The phenomenon of correcting people because Chat Gippity said x or y was the beginning. Now people repeat what the machine said as though it originated from them, and this has been totally normalized. It permeates everything. People feel empowered by it, but they have no intent or ability to verify. This is normal. It's another source of information, but it's vetted by probability at best, yet also misinterpreted and internalized at worst.
People plagiarize and behave as though it's their own work with total confidence and no shame whatsoever. Speaking to teachers about this is mind-blowing. This is very real and present. These people believe they're doing 'the work' in many cases. Some are aware it's a farce, many are not.
It has jammed a lever into D-K and cranked it up into something even worse, in my opinion.
The giveaway was my Medical Professional father thinking that AI was really good at things outside of his area of expertise, and really bad at things inside of his area of expertise.
There’s a subtlety here, tho. It doesn’t mean (at all) that’s it useless. Just that those who don’t know what they’re doing are going to be amplifying their incompetence.
If it only amplifies half the effect, I don’t think TFA is an accurate claim.
https://news.ycombinator.com/item?id=45876744 - "LLMs are steroids for your Dunning-Kruger" (bytesauna.com)
392 points | 7 months ago | 301 comments
https://news.ycombinator.com/item?id=45851483 - "AI is Dunning-Kruger as a service" (christianheilmann.com)

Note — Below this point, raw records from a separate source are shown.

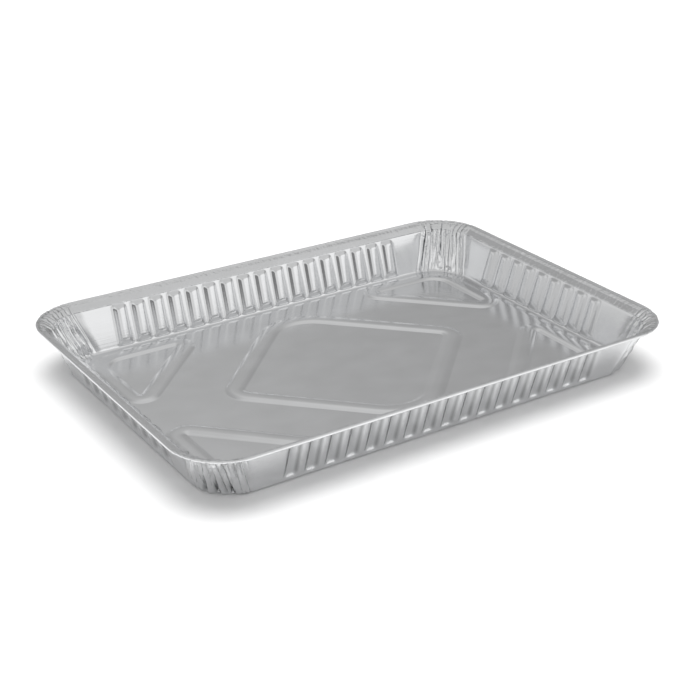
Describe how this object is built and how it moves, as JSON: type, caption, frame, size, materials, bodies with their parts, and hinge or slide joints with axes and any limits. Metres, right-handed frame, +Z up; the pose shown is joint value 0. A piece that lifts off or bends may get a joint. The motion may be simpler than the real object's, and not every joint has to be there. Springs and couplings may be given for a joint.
{
  "type": "aluminium foil tray",
  "caption": "Shallow rectangular baking tray pressed from one aluminium foil sheet: ribbed walls, gathered corners, flared rolled rim and a ridged floor.",
  "frame": {"origin": "centre of the underside, on the plane of the foot", "axes": "+X along the long side, +Y across, +Z up out of the open top"},
  "size_m": [0.32, 0.226, 0.031],
  "materials": {
    "foil": "bright rolled foil"
  },
  "bodies": {
    "root": {"tray": "foil"}
  },
  "joints": []
}
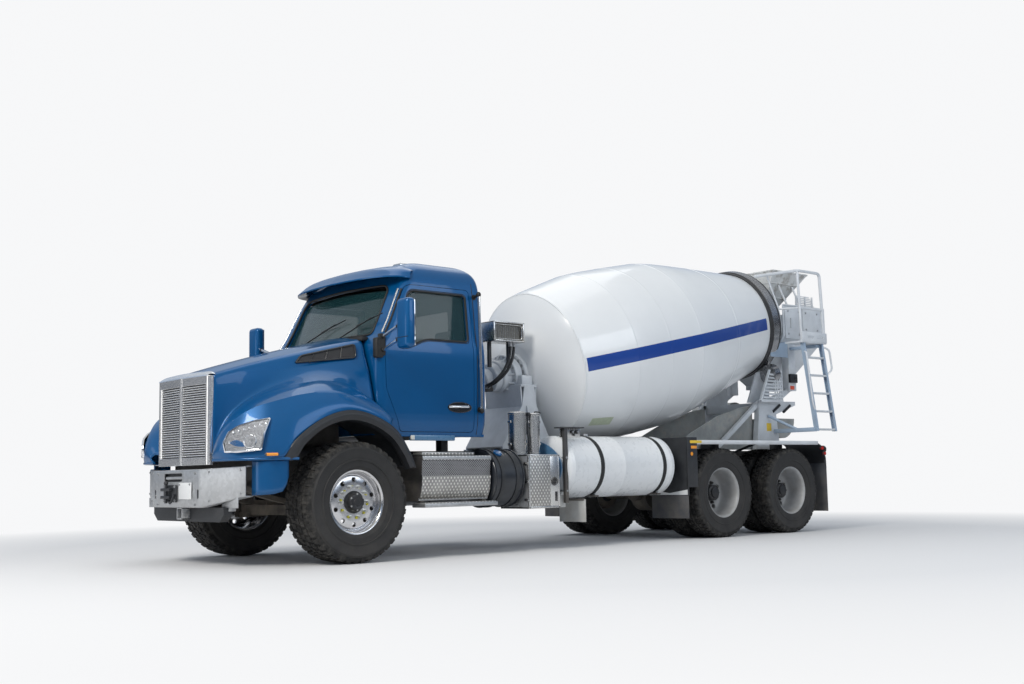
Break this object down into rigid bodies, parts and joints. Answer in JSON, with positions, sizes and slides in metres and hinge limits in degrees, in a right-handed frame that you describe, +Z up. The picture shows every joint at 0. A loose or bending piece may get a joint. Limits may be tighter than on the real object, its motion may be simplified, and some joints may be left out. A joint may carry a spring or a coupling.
{
  "type": "concrete mixer truck",
  "caption": "Concrete mixer truck with a blue conventional cab, a tilted white drum, twin rear axles, hoppers, a ladder and a folding chute.",
  "frame": {"origin": "on the road under the middle of the truck's length and width", "axes": "+Z up, -Y towards the front bumper, +X towards the driver's side"},
  "size_m": [3, 9.51, 3.5047],
  "materials": {
    "cab_blue": "gloss",
    "frame_grey": "satin",
    "white_paint": "gloss",
    "galvanised": "satin",
    "polished": "polished",
    "tread_plate": "satin",
    "chrome_trim": "polished",
    "black_paint": "satin",
    "cast": "matte",
    "tyre_rubber": "matte",
    "black_rubber": "matte",
    "dark_plastic": "matte",
    "seat_cloth": "matte",
    "window": "clear",
    "lamp_lens": "clear",
    "amber": "gloss",
    "red_lens": "gloss",
    "ring_steel": "satin"
  },
  "bodies": {
    "chassis": {"frame_rails": "frame_grey", "front_bumper": "galvanised", "bumper_ends": "cab_blue", "engine": "cast", "front_axle": "cast", "drive_axles": "cast", "cab_shell": "cab_blue", "cab_glass": "window", "seats": "seat_cloth", "dashboard": "dark_plastic", "sun_visor": "cab_blue", "roof_lamps": "amber", "mirrors": "cab_blue", "grab_bars": "polished", "cab_steps": "tread_plate", "side_tanks": "black_paint", "toolbox": "tread_plate", "canisters": "polished", "water_tank": "white_paint", "front_pedestal": "white_paint", "drum_gearbox": "white_paint", "oil_cooler": "black_paint", "rear_pedestal": "white_paint", "charge_hopper": "galvanised", "discharge_hopper": "white_paint", "ladder": "white_paint", "rear_fenders": "black_paint"},
    "hood_body": {"hood": "cab_blue", "hood_flares": "dark_plastic", "grille": "chrome_trim", "headlamps": "lamp_lens"},
    "left_door": {"door_left": "cab_blue", "door_left_glass": "window"},
    "right_door": {"door_right": "cab_blue", "door_right_glass": "window"},
    "left_knuckle": {"knuckle_left": "cast"},
    "right_knuckle": {"knuckle_right": "cast"},
    "front_left_wheel": {"tyre_front_left": "tyre_rubber", "rim_front_left": "polished"},
    "front_right_wheel": {"tyre_front_right": "tyre_rubber", "rim_front_right": "polished"},
    "drive_1_left_wheels": {"tyres_drive_1_left": "tyre_rubber", "rims_drive_1_left": "white_paint"},
    "drive_1_right_wheels": {"tyres_drive_1_right": "tyre_rubber", "rims_drive_1_right": "white_paint"},
    "drive_2_left_wheels": {"tyres_drive_2_left": "tyre_rubber", "rims_drive_2_left": "white_paint"},
    "drive_2_right_wheels": {"tyres_drive_2_right": "tyre_rubber", "rims_drive_2_right": "white_paint"},
    "mixing_drum": {"drum": "white_paint", "drum_blades": "ring_steel", "drum_ring": "ring_steel"},
    "left_roller": {"roller_left": "ring_steel"},
    "right_roller": {"roller_right": "ring_steel"},
    "toolbox_lid": {"toolbox_door": "tread_plate"},
    "swivel": {"chute_swivel": "frame_grey"},
    "chute": {"main_chute": "white_paint"},
    "extension": {"fold_chute": "white_paint"}
  },
  "joints": [
    {"name": "hood_tilt", "type": "hinge", "parent": "chassis", "child": "hood_body", "pos_m": [0, -4.575, 0.98], "axis": [1, 0, 0], "range_deg": [0, 60]},
    {"name": "left_door_swing", "type": "hinge", "parent": "chassis", "child": "left_door", "pos_m": [1.04, -3.065, 1.7], "axis": [0, 0, -1], "range_deg": [0, 65]},
    {"name": "right_door_swing", "type": "hinge", "parent": "chassis", "child": "right_door", "pos_m": [-1.04, -3.065, 1.7], "axis": [0, 0, 1], "range_deg": [0, 65]},
    {"name": "left_steer", "type": "hinge", "parent": "chassis", "child": "left_knuckle", "pos_m": [0.85, -3.495, 0.556], "axis": [0, 0, 1], "range_deg": [-30, 30]},
    {"name": "right_steer", "type": "hinge", "parent": "chassis", "child": "right_knuckle", "pos_m": [-0.85, -3.495, 0.556], "axis": [0, 0, 1], "range_deg": [-30, 30]},
    {"name": "front_left_spin", "type": "hinge", "parent": "left_knuckle", "child": "front_left_wheel", "pos_m": [1.02, -3.495, 0.556], "axis": [1, 0, 0], "continuous": true},
    {"name": "front_right_spin", "type": "hinge", "parent": "right_knuckle", "child": "front_right_wheel", "pos_m": [-1.02, -3.495, 0.556], "axis": [1, 0, 0], "continuous": true},
    {"name": "drive_1_left_spin", "type": "hinge", "parent": "chassis", "child": "drive_1_left_wheels", "pos_m": [0.915, 1.695, 0.527], "axis": [1, 0, 0], "continuous": true},
    {"name": "drive_1_right_spin", "type": "hinge", "parent": "chassis", "child": "drive_1_right_wheels", "pos_m": [-0.915, 1.695, 0.527], "axis": [1, 0, 0], "continuous": true},
    {"name": "drive_2_left_spin", "type": "hinge", "parent": "chassis", "child": "drive_2_left_wheels", "pos_m": [0.915, 3.015, 0.527], "axis": [1, 0, 0], "continuous": true},
    {"name": "drive_2_right_spin", "type": "hinge", "parent": "chassis", "child": "drive_2_right_wheels", "pos_m": [-0.915, 3.015, 0.527], "axis": [1, 0, 0], "continuous": true},
    {"name": "drum_spin", "type": "hinge", "parent": "chassis", "child": "mixing_drum", "pos_m": [0, -0.249, 2.01], "axis": [0, 0.9799, 0.1994], "continuous": true},
    {"name": "left_roller_spin", "type": "hinge", "parent": "chassis", "child": "left_roller", "pos_m": [0.50033, 3.60737, 2.0654], "axis": [0, 0.9799, 0.1994], "continuous": true},
    {"name": "right_roller_spin", "type": "hinge", "parent": "chassis", "child": "right_roller", "pos_m": [-0.50033, 3.60737, 2.0654], "axis": [0, 0.9799, 0.1994], "continuous": true},
    {"name": "toolbox_swing", "type": "hinge", "parent": "chassis", "child": "toolbox_lid", "pos_m": [1.214, -1.4115, 0.7], "axis": [0, 0, -1], "range_deg": [0, 100]},
    {"name": "chute_turn", "type": "hinge", "parent": "chassis", "child": "swivel", "pos_m": [0, 4.165, 1.1], "axis": [0, 0, -1], "range_deg": [0, 150]},
    {"name": "chute_tip", "type": "hinge", "parent": "swivel", "child": "chute", "pos_m": [0, 4.165, 1.165], "axis": [0, -1, 0], "range_deg": [0, 20]},
    {"name": "chute_fold", "type": "hinge", "parent": "chute", "child": "extension", "pos_m": [-1.2, 4.165, 1.49015], "axis": [0, -1, 0], "range_deg": [0, 180]}
  ],
  "couplings": [
    {"joint": "right_steer", "follows": "left_steer", "ratio": 1},
    {"joint": "left_roller_spin", "follows": "drum_spin", "ratio": -5.7077},
    {"joint": "right_roller_spin", "follows": "drum_spin", "ratio": -5.7077}
  ]
}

268 points | 7 months ago | 199 comments
I recommend the book "The Information" (2011, James Gleick) for a grounded history of how we've slowly gone from using smoke signals and drums to transmit information to how we crossed the inflection point between being limited in how much information we could consume to instead being limited in how well we could curate the information we consume. Curation will continue to improve, and misplaced confidence is merely one downstream effect.
I also recommend, for those struggling with these effects, the book "Amusing Ourselves to Death" (1985, Neil Postman, updated in 2005 by his son), to understand the concept of Information Action Ratio - how to best target your curation.
Definitely is.
It has graduated into being an active and fairly precisely targeted thought shaping tool.

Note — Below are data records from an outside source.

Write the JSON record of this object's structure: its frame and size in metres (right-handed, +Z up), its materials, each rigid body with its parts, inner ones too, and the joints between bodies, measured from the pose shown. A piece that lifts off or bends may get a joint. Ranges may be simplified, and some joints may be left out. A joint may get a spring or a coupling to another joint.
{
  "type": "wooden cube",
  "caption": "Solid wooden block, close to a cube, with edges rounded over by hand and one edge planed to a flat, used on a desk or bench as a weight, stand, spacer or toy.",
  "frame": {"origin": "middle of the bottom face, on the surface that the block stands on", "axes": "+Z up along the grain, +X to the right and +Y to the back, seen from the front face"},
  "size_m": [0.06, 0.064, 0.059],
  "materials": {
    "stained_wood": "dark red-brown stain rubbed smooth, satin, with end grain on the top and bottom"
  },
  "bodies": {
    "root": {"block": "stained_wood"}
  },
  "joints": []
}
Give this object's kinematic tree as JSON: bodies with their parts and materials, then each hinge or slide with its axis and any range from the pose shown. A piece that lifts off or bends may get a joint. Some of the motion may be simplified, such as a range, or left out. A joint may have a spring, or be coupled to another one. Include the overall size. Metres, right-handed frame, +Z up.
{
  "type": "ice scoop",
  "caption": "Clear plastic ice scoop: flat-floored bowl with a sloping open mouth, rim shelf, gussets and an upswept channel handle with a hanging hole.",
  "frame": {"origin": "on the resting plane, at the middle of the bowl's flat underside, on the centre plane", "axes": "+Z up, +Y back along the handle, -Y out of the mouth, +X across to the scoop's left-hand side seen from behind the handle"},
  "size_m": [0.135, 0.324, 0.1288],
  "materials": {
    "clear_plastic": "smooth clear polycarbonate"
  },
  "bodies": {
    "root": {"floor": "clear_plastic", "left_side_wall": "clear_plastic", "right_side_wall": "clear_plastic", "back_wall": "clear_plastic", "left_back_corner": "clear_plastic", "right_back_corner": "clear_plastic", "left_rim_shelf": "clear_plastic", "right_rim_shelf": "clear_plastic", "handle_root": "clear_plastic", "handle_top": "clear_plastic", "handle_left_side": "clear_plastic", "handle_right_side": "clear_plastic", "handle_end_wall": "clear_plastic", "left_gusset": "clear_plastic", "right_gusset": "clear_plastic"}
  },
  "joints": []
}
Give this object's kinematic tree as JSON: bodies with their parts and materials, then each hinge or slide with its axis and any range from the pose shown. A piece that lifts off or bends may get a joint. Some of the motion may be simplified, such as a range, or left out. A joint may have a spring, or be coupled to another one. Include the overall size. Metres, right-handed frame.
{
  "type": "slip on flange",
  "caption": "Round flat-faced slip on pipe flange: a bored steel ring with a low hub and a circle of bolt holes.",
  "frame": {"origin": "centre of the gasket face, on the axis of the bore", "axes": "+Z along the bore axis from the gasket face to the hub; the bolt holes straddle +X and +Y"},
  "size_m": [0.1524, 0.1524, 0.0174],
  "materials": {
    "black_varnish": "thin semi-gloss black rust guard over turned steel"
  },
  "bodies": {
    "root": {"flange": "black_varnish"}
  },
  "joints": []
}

I worked on Ads and Feed Ranking at FB/IG and we never dreamed of the scope for shaping behavior and opinion that is now routinely deployed by frontier and near frontier vendors. RLHF is basically feed ranking in the first place, preference gradient with no ground truth referee, late SFT on amplifying data sets, and affine injections into the residual stream with a fluent, earnest base model that the public has been conditioned to regard as omniscient and wise?
Yeah that's fucking mind control when applied at scale. We did some sketchy shit a decade ago, this is next level.
Yeah we know that LLMs tend towards sycophancy.
Discussing DK has a real Matthew 7:3-5 vibe about it.